ABH's Subculture palette contains 14 shadows (11 matte and three shimmer/metallic) that have grungy vibes and an underground feel. The palette retails for $42 USD and is the same size and style of the Modern Renaissance palette. It features the same soft velvet packaging, except in a deep blue shade. The palette includes a dual ended brush that is actually of high quality, and one I use with the shadows regularly.

The shades of the Subculture palette will not appeal to everyone, and definitely steer off the neutral warm toned path that is all the rage right now. It is a mix of dark shades, yellows, greens and blues.


A day or two before I received my palette, the negative reviews started rolling in, and I was truly worried I may have made a dud purchase. Reports of extreme kick back and fall out, difficulty blending, and even shadows oxidising on the skin were surfacing. I decided then to take every review with a grain of salt, test it out for myself, and draw my own conclusions.
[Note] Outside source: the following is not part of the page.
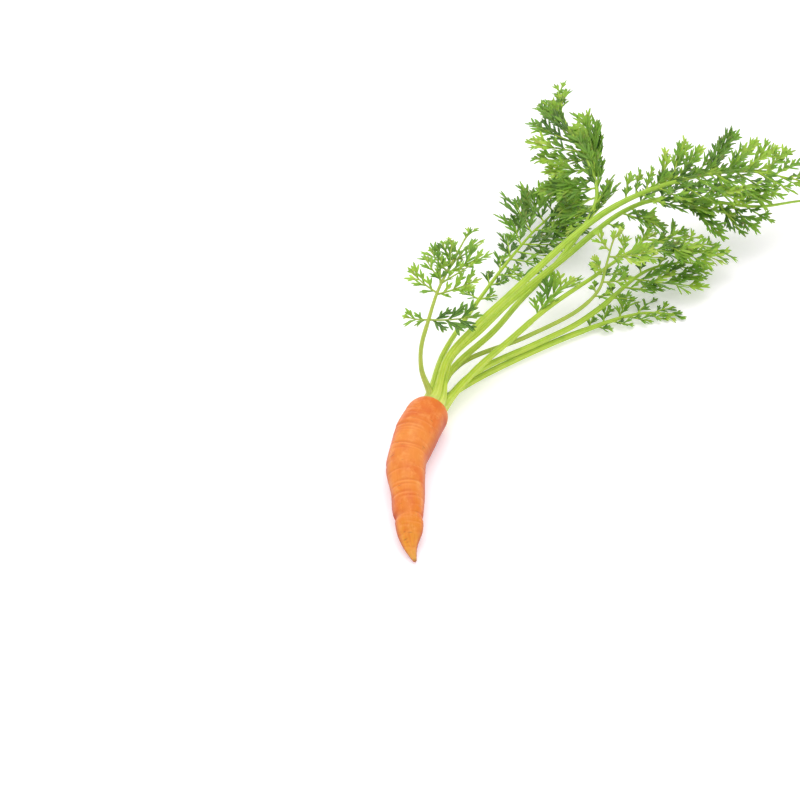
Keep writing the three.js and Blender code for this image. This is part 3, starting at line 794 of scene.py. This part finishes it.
RIB_SIDES = 8
RIB_TIP_RADIUS = 0.45 * MM
RIB_INSIDE_STALK = 1 * MM
RIB_SHORT_OF_TIP = 2 * MM
RIB_SECTIONS_APART = 2.5 * MM
SIDE_RIB_RADII = (0.6 * MM, 0.3 * MM)
BLADE_SWEEP = 0.2
BLADE_DROOP = 0.12
TIP_BLADE_BACK = 5 * MM
TIP_BLADE_LEAN = 28
UNBRANCHED = 3 * MM
# A leaflet's length is a share of its blade's, smaller towards the blade's tip, and a little more. The
# length of a side lobe comes from its leaflet's in the same way.
LEAFLETS_APART = 6.4 * MM
FIRST_LEAFLET = 2.8 * MM
BLADE_ENDS = 4.6 * MM
LEAFLET_SHARE = 0.46
LEAFLET_TAPER = 0.55
LEAFLET_EXTRA = 2.4 * MM
LAST_LEAFLET_SHARE = 0.28
LEAFLET_RISE = 0.26
LOBES_APART = 4.6 * MM
LOBE_SHARE = 0.45
LOBE_TAPER = 0.5
LOBE_EXTRA = 1.4 * MM
LOBE_LEAN = math.radians(24)
LOBE_WIDTH = 1.0 * MM
LOBE_WIDENS = 0.07
LOBE_THICK = 0.35 * MM
LEAF_ON_TABLE = 0.3 * MM

# Half widths of a lobe at places along it, both as shares: narrow foot, widest past the middle, blunt tip.
LOBE_SECTIONS = [(0.0, 0.45), (0.3, 0.85), (0.6, 1.0), (0.84, 0.68), (0.96, 0.28)]
LOBE_FOLD = 0.5


def lobe_shape():
    """One lobe, one unit long along X and two units wide, a thin folded blade that is closed all round."""
    points = []
    for x, half in LOBE_SECTIONS:
        rise = LOBE_FOLD * half
        points += [(x, half, rise), (x, 0, 0.5), (x, -half, rise), (x, 0, -0.5)]
    points.append((1.0, 0, 0))
    faces = [(0, 1, 2, 3)]
    for i in range(0, 4 * len(LOBE_SECTIONS) - 4, 4):
        for a, b in ((0, 1), (1, 2), (2, 3), (3, 0)):
            faces.append((i + a, i + 4 + a, i + 4 + b, i + b))
    i = 4 * len(LOBE_SECTIONS) - 4
    for a, b in ((0, 1), (1, 2), (2, 3), (3, 0)):
        faces.append((i + a, i + 4, i + b))
    mesh = bpy.data.meshes.new("lobe")
    mesh.from_pydata(points, [], faces)
    on_blade = np.array([(x, y, 0) for x, y, _ in points])
    store(mesh, "on_blade", "FLOAT_VECTOR", on_blade)
    smooth_shaded(mesh)
    for edge in mesh.edges:
        sides = [v % 4 in (0, 2) and v < len(points) - 1 or v == len(points) - 1 for v in edge.vertices]
        edge.use_edge_sharp = all(sides)
    mesh.validate()
    return mesh


def feathery_frond_tree():
    tree, given, result = geometry_tree("feathery_frond", [
        ("Lobe", "NodeSocketObject"), ("Rib Sides", "NodeSocketInt"), ("Rib Skin", "NodeSocketMaterial"),
        ("Leaf Skin", "NodeSocketMaterial")])
    parts = add_node(tree, "GeometryNodeSeparateGeometry", {"domain": "POINT"}, {
        "Geometry": given["Geometry"], "Selection": named(tree, "is_lobe", "BOOLEAN")})
    shape = add_node(tree, "GeometryNodeObjectInfo", None, {"Object": given["Lobe"]})
    aimed = add_node(tree, "FunctionNodeAlignRotationToVector", {"axis": "X"}, {
        "Vector": named(tree, "aim", "FLOAT_VECTOR")})
    faced = add_node(tree, "FunctionNodeAlignRotationToVector", {"axis": "Z", "pivot_axis": "X"}, {
        "Rotation": aimed.outputs["Rotation"], "Vector": named(tree, "face", "FLOAT_VECTOR")})
    lobes = add_node(tree, "GeometryNodeInstanceOnPoints", None, {
        "Points": parts.outputs["Selection"], "Instance": shape.outputs["Geometry"],
        "Rotation": faced.outputs["Rotation"], "Scale": named(tree, "span", "FLOAT_VECTOR")})
    bars = ribbed_bar(tree, parts.outputs["Inverted"], given["Rib Sides"], 4, 0.05, 0.2)
    smooth = add_node(tree, "GeometryNodeSetShadeSmooth", None, {"Geometry": bars})
    ribs = add_node(tree, "GeometryNodeStoreNamedAttribute", {"data_type": "BOOLEAN", "domain": "FACE"}, {
        "Geometry": smooth.outputs["Geometry"], "Name": "is_rib", "Value": True})
    whole = add_node(tree, "GeometryNodeJoinGeometry")
    tree.links.new(lobes.outputs["Instances"], whole.inputs["Geometry"])
    tree.links.new(ribs.outputs["Geometry"], whole.inputs["Geometry"])
    real = add_node(tree, "GeometryNodeRealizeInstances", None, {"Geometry": whole.outputs["Geometry"]})
    leafy = add_node(tree, "GeometryNodeSetMaterial", None, {
        "Geometry": real.outputs["Geometry"], "Material": given["Leaf Skin"]})
    skinned = add_node(tree, "GeometryNodeSetMaterial", None, {
        "Geometry": leafy.outputs["Geometry"], "Selection": named(tree, "is_rib", "BOOLEAN"),
        "Material": given["Rib Skin"]})
    tree.links.new(skinned.outputs["Geometry"], result["Geometry"])
    return tree


def bent_bar(place, thick, from_foot):
    """The guide of one rib, with the same values that a lobe's guide point has."""
    count = len(place)
    empty = np.zeros((count, 3))
    return {"place": place, "thick": thick, "from_foot": np.full(count, from_foot), "aim": empty,
            "face": empty, "span": empty, "shade": np.zeros(count), "is_lobe": np.zeros(count)}


def lobe_point(foot, aim, face, length, width, shade):
    """The guide of one lobe: a loose point at its foot. A lobe that would reach below the table lies
    on it."""
    foot = np.array([foot[0], foot[1], max(foot[2], LEAF_ON_TABLE)])
    tip = foot + aim * length
    tip[2] = max(tip[2], LEAF_ON_TABLE)
    return {"place": foot[None], "thick": np.zeros(1), "from_foot": np.ones(1), "aim": unit(tip - foot)[None],
            "face": face[None], "span": np.array([[length, width / 2, LOBE_THICK]]),
            "shade": np.array([shade]), "is_lobe": np.ones(1)}


def leaflet(foot, aim, face, length, shade, rng):
    """One leaflet: a long narrow lobe with pairs of side lobes that get shorter to its tip."""
    across = np.cross(face, aim)
    wide = LOBE_WIDTH + LOBE_WIDENS * length
    made = [lobe_point(foot, aim, face, length, wide * rng.uniform(0.95, 1.15), shade)]
    pairs = max(1, round((length - UNBRANCHED) / LOBES_APART))
    for k in range(pairs):
        share = (k + 0.5) / (pairs + 0.7)
        for side in (-1, 1):
            size = (LOBE_SHARE * length * (1 - LOBE_TAPER * share) + LOBE_EXTRA) * rng.uniform(0.7, 1.25)
            lean = LOBE_LEAN * rng.uniform(0.75, 1.35)
            out = aim * math.cos(lean) + across * side * math.sin(lean)
            out = unit(out + face * rng.normal(0.06, 0.16))
            start = foot + aim * length * (share + 0.04 * side)
            width = wide * rng.uniform(0.65, 0.95)
            # Lobes further along a leaflet are painted a little lighter, painted light, on top of random
            # tone.
            tone_and_shade = shade + 0.1 * share + rng.normal(0, 0.1)
            made.append(lobe_point(start, out, face, size, width, tone_and_shade))
    return made


def side_blade(foot, out, ahead, face, length, lean, full, shade, rng):
    """One side blade of a frond: its own rib, bent a little forwards and down, and pairs of leaflets
    that rise a little to its upper side."""
    steps = np.linspace(0, 1, 9)

    def on_rib(share):
        bend = length * share ** 2
        place = foot + out * length * share + ahead * BLADE_SWEEP * bend - face * BLADE_DROOP * bend
        return place, unit(out + (ahead * BLADE_SWEEP - face * BLADE_DROOP) * 2 * share)

    rib = np.array([on_rib(share)[0] for share in steps])
    rib[:, 2] = np.maximum(rib[:, 2], LEAF_ON_TABLE)
    made = [bent_bar(rib, np.linspace(*SIDE_RIB_RADII, len(steps)), 0.8)]
    pairs = max(2, round((length - UNBRANCHED) / LEAFLETS_APART))
    for j in range(pairs):
        down = FIRST_LEAFLET + (length - BLADE_ENDS) * j / pairs
        slim = min(1, 0.65 + 1.05 * j / pairs)
        long = LEAFLET_SHARE * length * (1 - LEAFLET_TAPER * j / pairs) + LEAFLET_EXTRA
        long = long * slim * full * rng.uniform(0.75, 1.2)
        for side in (-1, 1):
            place, heading = on_rib((down + 0.8 * MM * side) / length)
            leans = math.radians(lean) * rng.uniform(0.85, 1.2)
            rise = LEAFLET_RISE + rng.normal(0, 0.14)
            aim = unit(heading * math.cos(leans) + ahead * side * math.sin(leans) + face * rise)
            turned = unit(face - ahead * side * rng.normal(0.25, 0.2))
            turned = unit(turned - aim * (turned @ aim))
            # Painted shade: leaflets near the blade's foot, deep in the frond, are painted darker, those
            # towards its tip lighter.
            tone_and_shade = shade - 0.1 + 0.4 * j / pairs + rng.normal(0, 0.12)
            made += leaflet(place, aim, turned, long, tone_and_shade, rng)
    # The last leaflet is painted lighter: painted light at the blade's end.
    place, heading = on_rib(0.78)
    upper = unit(face - heading * (face @ heading))
    made += leaflet(place, heading, upper, LAST_LEAFLET_SHARE * length + LEAFLET_EXTRA, shade + 0.25, rng)
    return made


def frond_guide(leaf, number_in_fan):
    """All ribs and lobes of one frond: its own rib, its side blades and the blade at its tip."""
    rng = np.random.default_rng(number_in_fan)
    length, at = leaf_line(leaf)
    start, end = leaf["bare"] * MM + GAP, length - RIB_SHORT_OF_TIP
    steps = round((length - start) / RIB_SECTIONS_APART)
    distances = np.linspace(leaf["bare"] * MM - RIB_INSIDE_STALK, end, steps)
    thick = np.interp(distances, [start, end], [0.99 * leaf["radius"][1] * MM, RIB_TIP_RADIUS])
    place = at(distances)[0]
    rib = bent_bar(place, thick, 0)
    rib["from_foot"] = distances / LONGEST_STALK
    made = [rib]
    for side, blades, lean in zip((-1, 1), (leaf["left"], leaf["right"]), leaf["lean"]):
        for distance, size, opens, rises in blades:
            foot, along, right, above = at(distance * MM)
            lift, opening = math.radians(rises), math.radians(opens)
            sideways = right * side * math.cos(lift) + above * math.sin(lift)
            out = along * math.cos(opening) + sideways * math.sin(opening)
            ahead = unit(along - out * (along @ out))
            face = unit(side * np.cross(out, ahead))
            shade = leaf["shade"] + rng.normal(0, 0.15)
            made += side_blade(foot, out, ahead, face, size * MM, lean, leaf["full"], shade, rng)
    # The blade at the tip is painted a little lighter: painted light at the frond's end.
    foot, along, right, above = at(length - TIP_BLADE_BACK)
    made += side_blade(foot, along, right, above, leaf["tip"] * MM, TIP_BLADE_LEAN, leaf["full"],
                       leaf["shade"] + 0.1, rng)
    return guide_mesh("frond_guide", made)


def leaf_material():
    """Soft green leaf, patchy in tone, with a pale vein down each lobe and some tips dried to olive."""
    material, tree, shader = new_material("leaf_green")
    place = add_node(tree, "ShaderNodeTexCoord").outputs["Object"]
    grown_tone = add_node(tree, "ShaderNodeGroup", {"node_tree": grown_skin}, {
        "Vector": place, "Patch Scale": 60.0, "Streak Scale": 900.0, "Pit Scale": 3000.0})
    # The shade value holds random tone and painted shade: darker deep in the fronds, lighter towards their
    # tips.
    shade = mark(tree, "shade").outputs["Fac"]
    tone_and_shade = number(tree, "ADD", shade, spread(tree, grown_tone.outputs["Patches"], 0.3, 0.75, 0.5))
    green = ramp(tree, spread(tree, tone_and_shade, 0.1, 1.3), [
        (0.0, linear(54, 94, 26)), (0.38, linear(104, 152, 38)), (0.75, linear(154, 192, 54)),
        (1.0, linear(192, 214, 92))])
    on_blade = add_node(tree, "ShaderNodeSeparateXYZ", None, {
        "Vector": mark(tree, "on_blade").outputs["Vector"]})
    near_vein = number(tree, "SUBTRACT", 1.0, spread(
        tree, number(tree, "ABSOLUTE", on_blade.outputs["Y"]), 0.0, 0.35))
    veined = mixed(tree, number(tree, "MULTIPLY", near_vein, 0.35), green, linear(170, 206, 96))
    dry = spread(tree, noise(tree, place, 210.0, 1.0), 0.52, 0.66, 0.7)
    at_tip = number(tree, "MULTIPLY", spread(tree, on_blade.outputs["X"], 0.55, 1.0), dry)
    tipped = mixed(tree, at_tip, veined, linear(132, 122, 60))
    rough = number(tree, "MULTIPLY_ADD", grown_tone.outputs["Pits"], 0.2, 0.42)
    bump = add_node(tree, "ShaderNodeBump", None, {
        "Strength": 0.4, "Distance": 0.05 * MM, "Height": grown_tone.outputs["Pits"]})
    feed_named(tree, shader, {
        "Base Color": tipped, "Roughness": rough, "Normal": bump.outputs["Normal"],
        "Subsurface Weight": 0.3, "Subsurface Radius": (0.5, 1.0, 0.2), "Subsurface Scale": 0.8 * MM,
        "Specular IOR Level": 0.35})
    return material


leaf_skin = leaf_material()
feathery_frond = feathery_frond_tree()
lobe = plain_object("lobe", lobe_shape())
for n, leaf in enumerate(LEAVES, 1):
    skin = olive_stalk_skin if n in OLIVE_LEAVES else fresh_stalk_skin
    mesh = grown(f"frond_{n}_feathery", frond_guide(leaf, n), feathery_frond, {
        "Lobe": lobe, "Rib Sides": RIB_SIDES, "Rib Skin": skin, "Leaf Skin": leaf_skin})
    frond = plain_object(f"frond_{n}_feathery", mesh)
    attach(frond, "root")
    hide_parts(f"leaf_frond_{n}")
bpy.data.objects.remove(lobe)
And I have to say, this palette has definitely not been a dud for me. The shadows are super pigmented, save for the two duo chrome shades cube and electric, which I find a tad underwhelming, and to not sit on top of the matte shades well.


The shadows are an extremely soft formula, just like the Modern Renaissance palette, so I find I literally just have to touch my brush to the pan, and pick up enough pigment! They definitely have some strong kickback, but I don't find it as extreme as shown in some of the negative reviews posted, and it's something that doesn't bother me, if the shadows are good quality, which they are. I know that some people don't want to feel like they have to baby a palette and make sure to not dig into their palette, but it's not something that worries me. All palettes are unique, and those firmly pressed have to be dug into to get enough pigment, while softly pressed shadows only need to be gently touched for great pigment payoff.
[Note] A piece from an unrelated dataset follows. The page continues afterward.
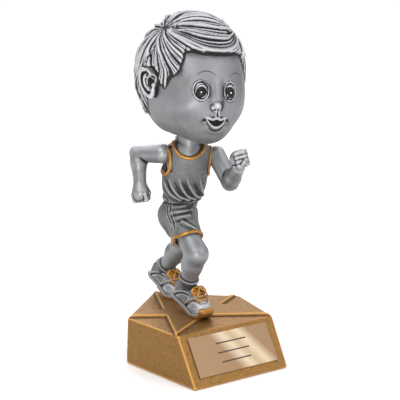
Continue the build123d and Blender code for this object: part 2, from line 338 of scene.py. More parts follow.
def wash_shade_and_highlights(piece, rounds=((4, 0.018), (30, 0.10)), crest=0.45, under=0.42, over=0.0, added_shade_and_wash=0.0, added_highlight=0.0):
    """Marks recesses and crests by how far each point lies under or over its smoothed surroundings.

    under paints shade on what faces down and over paints a highlight on what faces up; the added shade and
    wash and the added highlight add to each point.
    """
    points, normals, edges = mesh_arrays(piece.data)
    ends = np.concatenate([edges[:, 0], edges[:, 1]])
    others = np.concatenate([edges[:, 1], edges[:, 0]])
    count = np.maximum(np.bincount(ends, minlength=len(points)), 1)
    smooth = points.astype(float)
    wash_and_shade = np.zeros(len(points))
    high = np.zeros(len(points))
    done = 0
    for turns, depth in rounds:
        for _ in range(turns - done):
            total = np.stack([np.bincount(ends, smooth[others, i], len(points)) for i in range(3)], 1)
            smooth = 0.5 * smooth + 0.5 * total / count[:, None]
        done = turns
        sunk = np.einsum("ij,ij->i", smooth - points, normals) / depth
        wash_and_shade = np.maximum(wash_and_shade, np.clip(sunk, 0, 1))
        high = np.maximum(high, np.clip(-sunk - 0.5, 0, 1))
    # painted shade: what faces down is darkened as if the light from above missed it
    painted_underside_shade = under * step01(-normals[:, 2], -0.15, 0.95)
    set_attribute(piece, "wash_and_shade", np.clip(wash_and_shade + painted_underside_shade + added_shade_and_wash, 0, 1))
    # painted highlight: what faces up is lightened as if lit from above
    painted_top_highlight = over * step01(normals[:, 2], 0.25, 0.95)
    set_attribute(piece, "crest", np.clip(crest * high + painted_top_highlight + added_highlight, 0, 1))


# ---- solid fields: negative inside, about a distance in millimetres ----
def length(x, y, z):
    return np.sqrt(x * x + y * y + z * z)


def ball(x, y, z, centre, radius):
    return length(x - centre[0], y - centre[1], z - centre[2]) - radius


def egg(x, y, z, centre, radii):
    u, v, w = x - centre[0], y - centre[1], z - centre[2]
    k0 = length(u / radii[0], v / radii[1], w / radii[2])
    k1 = length(u / radii[0] ** 2, v / radii[1] ** 2, w / radii[2] ** 2)
    return k0 * (k0 - 1) / np.maximum(k1, 1e-6)


def bone(x, y, z, start, end, r0, r1):
    """A rod with round ends whose radius runs from r0 to r1."""
    a = np.array(start, float)
    along = np.array(end, float) - a
    t = np.clip(far_along(x, y, z, a, along) / along.dot(along), 0, 1)
    off = length(x - a[0] - t * along[0], y - a[1] - t * along[1], z - a[2] - t * along[2])
    return off - (r0 + (r1 - r0) * t)


def join(first, second, blend):
    """Union with a fillet of about blend."""
    overlap = np.maximum(blend - np.abs(first - second), 0) / blend
    return np.minimum(first, second) - overlap * overlap * blend / 4


def cut(solid, tool, blend=0.3):
    """solid less tool, with a rounded edge."""
    return -join(-solid, tool, blend)


def smooth_curve(z, places, values):
    """A smooth curve through values at places, held flat past its ends."""
    places, values = np.asarray(places, float), np.asarray(values, float)
    slopes = np.gradient(values, places)
    i = np.clip(np.searchsorted(places, z) - 1, 0, len(places) - 2)
    span = places[i + 1] - places[i]
    t = np.clip((z - places[i]) / span, 0, 1)
    start = (2 * t**3 - 3 * t**2 + 1) * values[i] + (t**3 - 2 * t**2 + t) * span * slopes[i]
    return start + (3 * t**2 - 2 * t**3) * values[i + 1] + (t**3 - t**2) * span * slopes[i + 1]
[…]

I also read reviews that said that the eyeshadows are impossible to blend and don't blend well together. I find that the shadows aren't as easy to blend as the Modern Renaissance palette or my Zoeva palettes, but they do, just requiring more time and patience. The only exception is the shade fudge; which is a warm brown shade that appears a bit patchy on my eyelid, and is difficult to blend properly.


Overall, if you are looking for a unique eyeshadow palette, the shades speak to you, and you are more experienced blending your eyeshadows, I would recommend this palette. It is ultra pigmented and beautiful, but does require a gentle touch and extra blending.

This palette works well for me, and I will continue to use it, as I will my Modern Renaissance palette. I'm glad I gave it a chance despite the bad reviews, and I recommend taking all reviews (good or bad) with a grain of salt, and testing it out for yourself if the palette speaks to you.